Last year, on more than a hunch, Feenie opened a small "tasting bar" next to his main restaurant. Offering "12 things for $12" in an attractive setting, it has been packed since it opened, serving potent turns of braised short ribs, signature handmade raviolis and some of the best drinks in the town. It's fun, without complication or pretension, and describes exactly how consumers want to eat. But it is small, and the kitchen it shares with Lumière even smaller. When the next door café-bakery went under, Feenie and designer David Hepworth jumped on the space.
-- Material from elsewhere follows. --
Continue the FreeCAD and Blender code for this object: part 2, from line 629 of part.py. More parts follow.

The result is Feenie's, a series of rooms, styled but intimate, where both men and women feel comfortable. And so, apparently, do their children. Off the entrance, a long red bar fronts a room-length banquette (there are even a couple of flat-screen TVs awaiting the start of the hockey season); a private dining room stands behind disappearing doors; and a patio faces onto busy West Broadway, adjoining the main restaurant space. It is dominated by a wall upholstered with lozenge-shaped pillows in the shades of a ripening peach. Above, a yellow fabric chandelier looks like a hairy flying saucer.

The food is hardly alien though, with a steady bead on Quebec (for duck, cheeses, microgreens) and British Columbia (for everything else).
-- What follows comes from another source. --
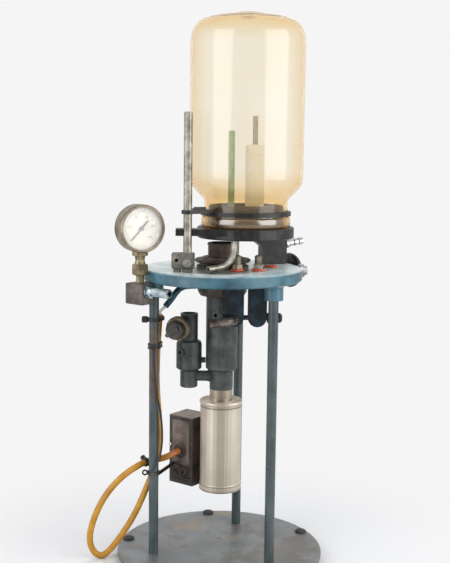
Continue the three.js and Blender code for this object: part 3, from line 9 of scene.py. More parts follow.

Ingredient-driven, Feenie's (and talented sous chef Darren Bergeron's) version of simple Canadian cooking is complex. This is food with its feet on the ground and sometimes in it.

In some dishes, such as their version of shepherd's pie, the result makes the simple stunning. Ground lamb is replaced with duck confit, the potatoes are whipped with truffles, and a silky duxelle of earthy mushrooms joins a layer of fresh corn. It's served in white, rectangular casseroles and is delicious, unpretentious kitchen food. We found more cleanly wrought flavours on a board of excellent charcuterie, including duck prosciutto, bunderfleisch, pork cheeks and Lonza pork loin. Each is the local product of the extraordinary Oyama Sausage Company on Granville Island and it may be just be the most civilized kind of bar food going, which at Feenie's accompanies cocktails, ice-cold draft beers and ales, and a smartly balanced wine list.

Soup is the restaurant critic's friend. It chimes if the kitchen is paying attention, clanks if it's an afterthought or is simply cream of cream. Not here. A bowl of duck soup, where a perfectly clear, perfectly seasoned broth is larded with duck and herbed wontons, begged only for colder weather. So, too, the onion soup under a lid of gratin, and a generous bowl of chicken noodle, with a sliced breast and out-sized garlic crouton afloat in more superb broth. They're enough alone to look forward to the hockey season.

In this kind of cooking, there's nowhere to hide. Either the food is cleanly and keenly flavoured or you're going to go away mad. Braised beef short ribs, served with sautéed bok choy and edamame, were unctuous yet light, the rich flesh ticked up by a ginger and lime reduction.

Accompanying chef Bergeron's take on poutine, served in a properly beefy gravy, were properly Québécois cheese curds. A roasted free-range chicken, with sautéed mushrooms, caramelized pearl onions and a light riesling sauce, was also convincing. We finished with a selection of ice creams and sorbets, and a fine peach and blueberry crumble, each tasting like summer.

But wait, there's less. The hot dog, billed as "Feenie's Weenie," sells for $8. It's a local smoky of admirable length and girth and is served with gentle sauerkraut in a very good bun, with a selection of condiments including Heinz ketchup and homemade sweet relish. In the entire genre of hot dogs, about which I know quite a bit, I would judge it to be a superior contribution, as well as an exciting antidote to the nightmares of the restaurant critic, the loneliest profession in the world.